Facts:
The taxpayer was a citizen of Switzerland. He had also submitted tax residence certificate issued by Swiss authorities. During the relevant assessment year, the taxpayer was a non-resident in terms of the Act and had received long-term and short-term capital gain from sale of mutual fund units.
The AO noted that the taxpayer had basically invested in Indian capital market and in Indian shares through selective investment routes known as mutual funds; the capital gain was basically attributable to gain in shares of companies in which mutual funds had made investments; therefore, effectively the gain was from alienation of shares of companies resident in India; and accordingly, treated the capital gain from sale of mutual fund units as that arising from sale of shares and held it to be taxable in India in terms of Article 13(5)(b) of India-Switzerland DTAA.

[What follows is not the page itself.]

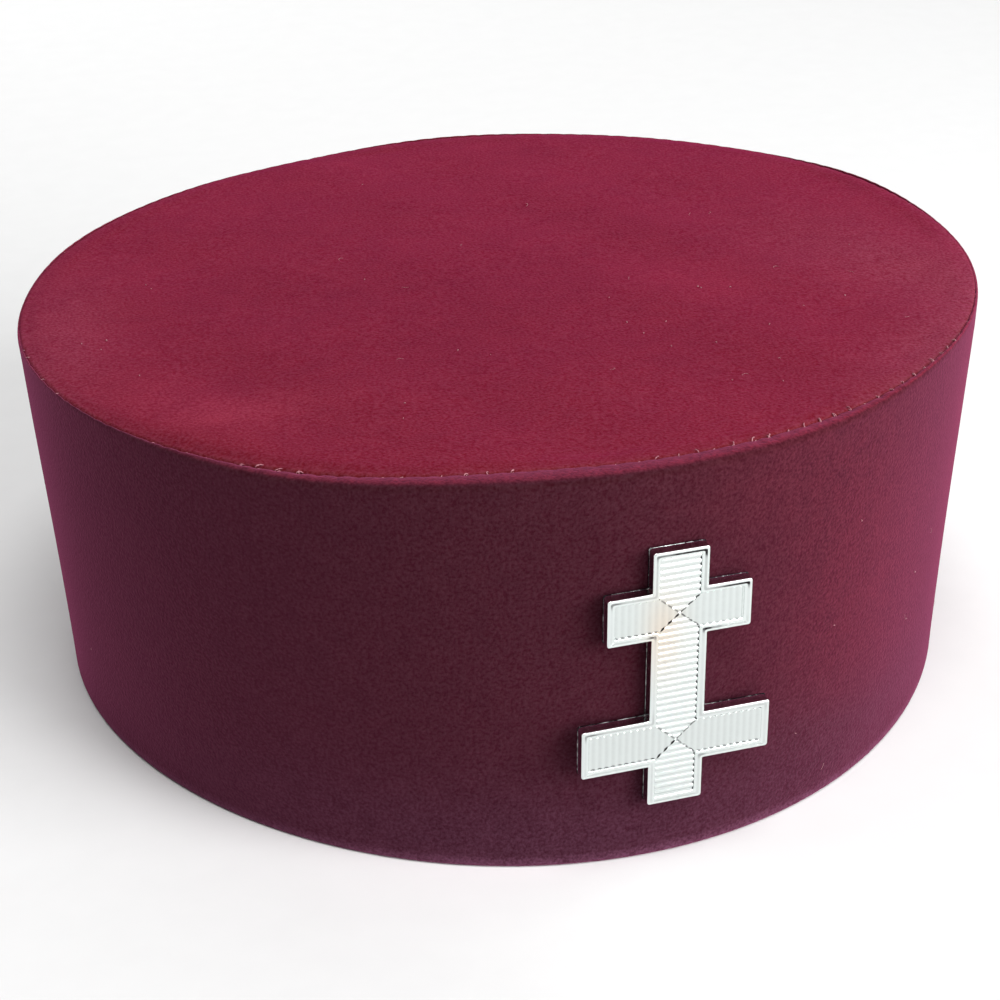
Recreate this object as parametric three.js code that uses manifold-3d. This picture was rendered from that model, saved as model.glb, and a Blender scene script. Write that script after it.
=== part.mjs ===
// A stiff round cap covered in velvet, with a flat crown sewn into the turned-in top of its
// side band, and a flat metal cross with two bars pinned to the front. Millimetres, +Z up.
// The rim stands on z = 0, the cap's axis is Z, and the front of the cap faces -Y.
import * as THREE from 'three';
import { mergeVertices } from 'three/addons/utils/BufferGeometryUtils.js';
import Module from 'manifold-3d';

// The cap.
const RIM_RADIUS = 96;          // outside, round the rim
const CROWN_RADIUS = 99.6;      // outside, round the crown: the wall leans out a little
const HEIGHT = 79.8;            // on the axis
const CROWN_RISE_TO_FRONT = 0.016;  // the crown is a little higher in front, mm for each mm
const CROWN_RISE_TO_RIGHT = 0.011;
const WALL = 2.5;               // stiffened cloth
const TURNED_IN = 3.8;          // the wall's cloth folds in over its top edge by this much
const TURNED_IN_DEPTH = 3;
const TURNED_IN_SLOPE = 2;      // height of the slope from the fold back to the wall
const FOLD_RADIUS = 1.4;        // round of the top edge, outside
const SMALL_ROUND = 0.6;        // round of the rim and of the crown's edge
const CROWN_SUNK = 0.2;         // the crown lies this much below the fold
const GAP = 0.3;                // between pieces that touch
const SECTORS = 96;
const FOLD_STEPS = 4;

// How far the wall's outside is from a true circle about the axis.
const SET_BACK_RIM = 1.5;       // off centre, to the back
const SET_BACK_CROWN = 2;
// The ends of one diameter stand out by OVAL. It is turned from the front towards +X.
const OVAL = 1;
const OVAL_TURN_RIM = THREE.MathUtils.degToRad(-30);
const OVAL_TURN_CROWN = THREE.MathUtils.degToRad(-65);
const EGG_RIM = 1.5;            // three soft lobes, one of them in front
const EGG_CROWN = 0.5;

// The cross: an upright with two bars, the lower one longer.
const CROSS_HEIGHT = 53;
const CROSS_UPRIGHT = 10.7;
const CROSS_THICKNESS = 2.5;
const CROSS_BARS = [
  { height: 13.6, width: 9.6, span: 27.6 },
  { height: -13.1, width: 10, span: 36.7 },
];
const CROSS_CENTRE_HEIGHT = 39.8;
const CROSS_SIDEWAYS = 0.2;
const CROSS_LEAN = THREE.MathUtils.degToRad(0.7);   // its top leans to the wearer's left
const CROSS_BORDER = 1.4;
const CROSS_FIELD_DEPTH = 0.5;

// The clip behind the cross: a strip inside the wall with two pins through it.
const PIN_RADIUS = 1.2;
const PIN_SIDES = 16;
const STRIP_WIDTH = 6;
const STRIP_THICKNESS = 1;
const STRIP_OVERHANG = 4;       // past each pin

const velvet = { color: 0x7d2439, roughness: 0.95, metalness: 0 };
const chrome = { color: 0xdcdedd, roughness: 0.12, metalness: 1 };
const steel = { color: 0x9a9b9c, roughness: 0.4, metalness: 1 };

const wasm = await Module();
wasm.setup();

// The value a share of the way up the wall, between its values at the rim and at the crown.
function upTheWall(atRim, atCrown, up) {
  return atRim + (atCrown - atRim) * up;
}

// Outside radius of the wall: turn is the angle from the front, towards +X, and up is the
// share of the height.
function outsideRadius(turn, up) {
  const round = upTheWall(RIM_RADIUS, CROWN_RADIUS, up);
  const setBack = upTheWall(SET_BACK_RIM, SET_BACK_CROWN, up) * Math.cos(turn);
  const oval = OVAL * Math.cos(2 * (turn - upTheWall(OVAL_TURN_RIM, OVAL_TURN_CROWN, up)));
  const egg = upTheWall(EGG_RIM, EGG_CROWN, up) * Math.cos(3 * turn);
  return round - setBack + oval + egg;
}

// Turns a profile, drawn for a straight round wall, about the axis, and then shapes it:
// the wall leans out and leaves the circle, and the crown tilts.
function capPiece(profile) {
  const geometry = new THREE.LatheGeometry(profile, SECTORS);
  geometry.rotateX(Math.PI / 2);
  const position = geometry.getAttribute('position');
  const point = new THREE.Vector3();
  for (let i = 0; i < position.count; i += 1) {
    point.fromBufferAttribute(position, i);
    const up = point.z / HEIGHT;
    const stretch = outsideRadius(Math.atan2(point.x, -point.y), up) / RIM_RADIUS;
    const x = point.x * stretch;
    const y = point.y * stretch;
    const rise = CROWN_RISE_TO_RIGHT * x - CROWN_RISE_TO_FRONT * y;
    position.setXYZ(i, x, y, point.z + rise * up);
  }
  return geometry;
}

function solid(geometry) {
  const bare = geometry.clone();
  bare.deleteAttribute('normal');
  bare.deleteAttribute('uv');
  const merged = mergeVertices(bare, 1e-3);
  const vertProperties = merged.getAttribute('position').array;
  const triVerts = new Uint32Array(merged.getIndex().array);
  return new wasm.Manifold(new wasm.Mesh({ numProp: 3, vertProperties, triVerts }));
}

function geometryOf(made) {
  const mesh = made.getMesh();
  const geometry = new THREE.BufferGeometry();
  geometry.setAttribute('position', new THREE.BufferAttribute(mesh.vertProperties, 3));
  geometry.setIndex(new THREE.BufferAttribute(mesh.triVerts, 1));
  geometry.computeVertexNormals();
  return geometry;
}

function piece(name, geometry, finish) {
  const mesh = new THREE.Mesh(geometry, new THREE.MeshStandardMaterial(finish));
  mesh.name = name;
  return mesh;
}

// The cross, the clip and the clip's holes share one place: a frame on the outside of the
// wall, with X to the right, Y up the wall and Z outwards.
function crossPlace() {
  const rim = outsideRadius(0, 0);
  const crown = outsideRadius(0, 1);
  const slope = Math.atan((crown - rim) / HEIGHT);
  const up = CROSS_CENTRE_HEIGHT / HEIGHT;
  const place = new THREE.Group();
  place.position.set(CROSS_SIDEWAYS, -outsideRadius(0, up), CROSS_CENTRE_HEIGHT);
  place.rotation.set(Math.PI / 2 + slope, 0, 0);
  place.rotateZ(-CROSS_LEAN);
  return place;
}

// Outline of the cross, drawn in by inset all round.
function crossOutline(inset) {
  const side = CROSS_UPRIGHT / 2 - inset;
  const end = CROSS_HEIGHT / 2 - inset;
  const right = [[side, end]];
  for (const bar of CROSS_BARS) {
    const tip = bar.span / 2 - inset;
    const half = bar.width / 2 - inset;
    right.push([side, bar.height + half]);
    right.push([tip, bar.height + half]);
    right.push([tip, bar.height - half]);
    right.push([side, bar.height - half]);
  }
  right.push([side, -end]);
  const left = right.map(([x, y]) => [-x, y]).reverse();
  return new THREE.Shape([...left, ...right].map(([x, y]) => new THREE.Vector2(x, y)));
}

function plate(outline, depth, bottom) {
  const geometry = new THREE.ExtrudeGeometry(outline, { depth, bevelEnabled: false });
  geometry.translate(0, 0, bottom);
  return geometry;
}

function pin(radius, height, low, high) {
  const geometry = new THREE.CylinderGeometry(radius, radius, high - low, PIN_SIDES);
  geometry.rotateX(Math.PI / 2);
  geometry.translate(0, height, (low + high) / 2);
  return geometry;
}

// Side band: the wall from the rim up, and the fold at its top edge.
function sideBand(place) {
  const profile = [];
  const inside = RIM_RADIUS - WALL;
  const lip = RIM_RADIUS - TURNED_IN;
  profile.push(new THREE.Vector2(inside, 0));
  profile.push(new THREE.Vector2(RIM_RADIUS - SMALL_ROUND, 0));
  profile.push(new THREE.Vector2(RIM_RADIUS, SMALL_ROUND));
  for (let i = 0; i <= FOLD_STEPS; i += 1) {
    const angle = (Math.PI / 2) * (i / FOLD_STEPS);
    const x = RIM_RADIUS - FOLD_RADIUS + FOLD_RADIUS * Math.cos(angle);
    const y = HEIGHT - FOLD_RADIUS + FOLD_RADIUS * Math.sin(angle);
    profile.push(new THREE.Vector2(x, y));
  }
  profile.push(new THREE.Vector2(lip + SMALL_ROUND, HEIGHT));
  profile.push(new THREE.Vector2(lip, HEIGHT - SMALL_ROUND));
  profile.push(new THREE.Vector2(lip, HEIGHT - TURNED_IN_DEPTH));
  profile.push(new THREE.Vector2(inside, HEIGHT - TURNED_IN_DEPTH - TURNED_IN_SLOPE));
  profile.push(new THREE.Vector2(inside, 0));
  let wall = solid(capPiece(profile));
  place.updateMatrixWorld(true);
  for (const bar of CROSS_BARS) {
    const hole = pin(PIN_RADIUS + GAP, bar.height, -3 * WALL, 3 * WALL);
    hole.applyMatrix4(place.matrixWorld);
    wall = wall.subtract(solid(hole));
  }
  return piece('side_band', geometryOf(wall), velvet);
}

// Crown: a flat round panel that lies inside the fold.
function crownTop() {
  const edge = RIM_RADIUS - TURNED_IN - GAP;
  const top = HEIGHT - CROWN_SUNK;
  const profile = [
    new THREE.Vector2(0, top - WALL),
    new THREE.Vector2(edge, top - WALL),
    new THREE.Vector2(edge, top - SMALL_ROUND),
    new THREE.Vector2(edge - SMALL_ROUND, top),
    new THREE.Vector2(0, top),
  ];
  return piece('crown_top', capPiece(profile), velvet);
}

// Cross: a flat plate, GAP off the wall, with a field sunk inside a border.
function crossBadge() {
  const body = solid(plate(crossOutline(0), CROSS_THICKNESS, GAP));
  const floor = GAP + CROSS_THICKNESS - CROSS_FIELD_DEPTH;
  const field = solid(plate(crossOutline(CROSS_BORDER), 2 * CROSS_FIELD_DEPTH, floor));
  return piece('cross_badge', geometryOf(body.subtract(field)), chrome);
}

// Clip: one plain piece that holds the cross on, with a pin behind each crossing.
function badgeClip() {
  const [upper, lower] = CROSS_BARS;
  const length = upper.height - lower.height + 2 * STRIP_OVERHANG;
  const outer = -WALL - GAP;
  const strip = new THREE.BoxGeometry(STRIP_WIDTH, length, STRIP_THICKNESS);
  strip.translate(0, (upper.height + lower.height) / 2, outer - STRIP_THICKNESS / 2);
  let clip = solid(strip);
  for (const bar of CROSS_BARS) {
    clip = clip.add(solid(pin(PIN_RADIUS, bar.height, outer - STRIP_THICKNESS / 2, 0)));
  }
  return piece('badge_clip', geometryOf(clip), steel);
}

const place = crossPlace();
const cap = new THREE.Group();
cap.add(sideBand(place));
cap.add(crownTop());
place.add(crossBadge());
place.add(badgeClip());
cap.add(place);

export default cap;
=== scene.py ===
"""A stiff round cap in wine-red velvet, with a chrome cross of two bars pinned to its front.

Shapes are worked out in millimetres and turned to metres as each mesh is made. +Z is up, the
rim stands on z = 0, the cap's axis is Z and its front faces -Y. A place on the cap is given
by its turn, the angle from the front towards +X, and by its height.
"""
import math

import bpy
import numpy as np
from mathutils import Matrix, Vector


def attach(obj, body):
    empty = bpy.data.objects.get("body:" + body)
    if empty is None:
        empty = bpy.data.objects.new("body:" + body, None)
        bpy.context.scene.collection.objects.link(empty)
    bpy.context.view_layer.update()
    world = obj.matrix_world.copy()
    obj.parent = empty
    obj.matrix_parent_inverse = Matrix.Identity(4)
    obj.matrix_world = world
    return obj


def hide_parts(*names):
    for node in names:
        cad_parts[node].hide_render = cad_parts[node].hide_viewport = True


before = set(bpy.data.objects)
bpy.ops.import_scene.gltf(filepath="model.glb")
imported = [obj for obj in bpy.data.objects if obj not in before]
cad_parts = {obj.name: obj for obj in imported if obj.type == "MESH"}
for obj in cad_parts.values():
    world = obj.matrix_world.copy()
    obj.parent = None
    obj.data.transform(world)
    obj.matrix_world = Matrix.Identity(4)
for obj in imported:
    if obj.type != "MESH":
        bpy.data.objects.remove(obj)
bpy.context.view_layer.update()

MM = 0.001

# The cap's form: the same driving sizes as the side band and the crown of the frame.
RIM_RADIUS = 96.0
CROWN_RADIUS = 99.6
HEIGHT = 79.8
CROWN_RISE_TO_FRONT = 0.016         # mm for each mm
CROWN_RISE_TO_RIGHT = 0.011
WALL = 2.5
CROWN_SUNK = 0.2                    # the crown lies this much below the fold
SET_BACK_RIM = 1.5                  # off centre, to the back
SET_BACK_CROWN = 2.0
OVAL = 1.0                          # the ends of one diameter stand out by this much
OVAL_TURN_RIM = math.radians(-30)
OVAL_TURN_CROWN = math.radians(-65)
EGG_RIM = 1.5                       # three soft lobes, one of them in front
EGG_CROWN = 0.5
COLUMNS = 960                       # points of the wall and the crown, round the cap

# The seam between the side band and the crown. The band's cloth folds over the top edge and
# shows as a roll, wide in front and narrow at the sides and the back.
ROLL_LEAST = 0.45
ROLL_MOST = 4.0
ROLL_CENTRE = math.radians(-12)
ROLL_REACH = math.radians(39)       # either side of the centre, to half its width
ROLL_SHOULDER = 5                   # how square the change of width is
ROLL_SWELL = 1.6                    # wider still in the middle, over a short reach
SWELL_REACH = math.radians(14)
ROLL_HEIGHT = 1.5                   # how far down the outside it begins
CREASE_DEPTH = 0.45                 # where the seam lies easy
TIGHT_CREASE = 1.3                  # deeper by this where it is drawn in tight
TIGHT_CENTRE = math.radians(-56)
TIGHT_REACH = math.radians(24)
ROLL_LAID_AND_PAINTED_LIGHT = 0.52                    # how far its pile lies over, and the roll is painted lighter, as light as the crown
UPRIGHT_CENTRE = math.radians(-68)  # and where the pile stands up instead, and the roll keeps the wall's darker colour
UPRIGHT_REACH = math.radians(22)
CROWN_EDGE_ROUND = 1.1
STITCHES = 156                      # a pitch of about 3.9 mm
FIRST_STITCH = math.radians(-1)
PUCKER_REACH = 0.9
THREAD_RADIUS = 0.1

# The wall: the round of its rim, and the groove that closes it at the very back.
RIM_ROUND = 0.8
GROOVE_DEPTH = 0.7
GROOVE_REACH = 0.8

# Where the stitches have sunk into the pile, from one turn to another, in degrees.
SUNK_STITCHES = ((-180, -46), (-39, -24), (-15.5, -2.5), (50, 180))

# Where the pile lies over and shows lighter (lean above 0) or darker (below 0), and where
# rubbing and dirt have made it paler (dust_and_painted_sheen). Rows marked so are painted
# light, shade and sheen instead. Each is a soft oval; direction is that of its length, in
# degrees from +X or from along the wall. On the crown x and y place it, in mm; on the wall,
# turn in degrees and height in mm. What a row leaves out is 0.
CROWN_MARKS_AND_PAINTED_LIGHT = (
    # Painted sheen: paler and pinker along the far left edge.
    dict(x=-92, y=5, direction=80, long=34, wide=11, lean=0.03, dust_and_painted_sheen=0.12),
    dict(x=-64, y=-45, long=15, wide=6, lean=0.18, dust_and_painted_sheen=0.04),
    dict(x=-78, y=-34, direction=-55, long=20, wide=9, lean=0.15, dust_and_painted_sheen=0.02),
    dict(x=36, y=-14, direction=-60, long=17, wide=11, lean=0.17),
    # Painted sheen: lighter along the back edge.
    dict(x=10, y=88, direction=5, long=60, wide=9, lean=0.07),
    # Painted sheen: paler and pinker along the right edge, in this row and the next.
    dict(x=84, y=-28, direction=-65, long=38, wide=18, dust_and_painted_sheen=0.13),
    dict(x=68, y=-66, direction=43, long=34, wide=11, dust_and_painted_sheen=0.16),
    # Painted shade: darker over the middle.
    dict(x=-12, y=-8, long=42, wide=40, lean=-0.13),
)
WALL_MARKS_AND_PAINTED_LIGHT = (
    # Painted light: lighter and redder on the right, where the light from the right falls.
    dict(turn=29, height=44, direction=90, long=48, wide=28, lean=0.21),
    dict(turn=12, height=74, long=22, wide=12, lean=0.08),
    # Painted light: lighter and redder further round to the right.
    dict(turn=66, height=56, direction=90, long=50, wide=23, lean=0.34),
    # Painted shade: darker along the bottom in front, where it is also paler and purpler.
    dict(turn=-12, height=3, long=85, wide=15, lean=-0.4, dust_and_painted_sheen=0.15),
)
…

The taxpayer contended that the capital gain had arisen from sale of mutual fund units and that the Act has made clear distinction between shares issued by Indian companies and units issued by mutual funds and has also treated them differently. Accordingly, Article 13(6), and not Article 13(5), was applicable.
Held:
In the absence of any specific provision under the Act to deem the unit of MF as shares, it could not be considered as shares of companies and, therefore, the provisions of Article 13(5)(b) cannot be applied in case of units. As such, provisions of Article 13(6) are applicable as per which the capital gain on sale of units cannot be taxed in India.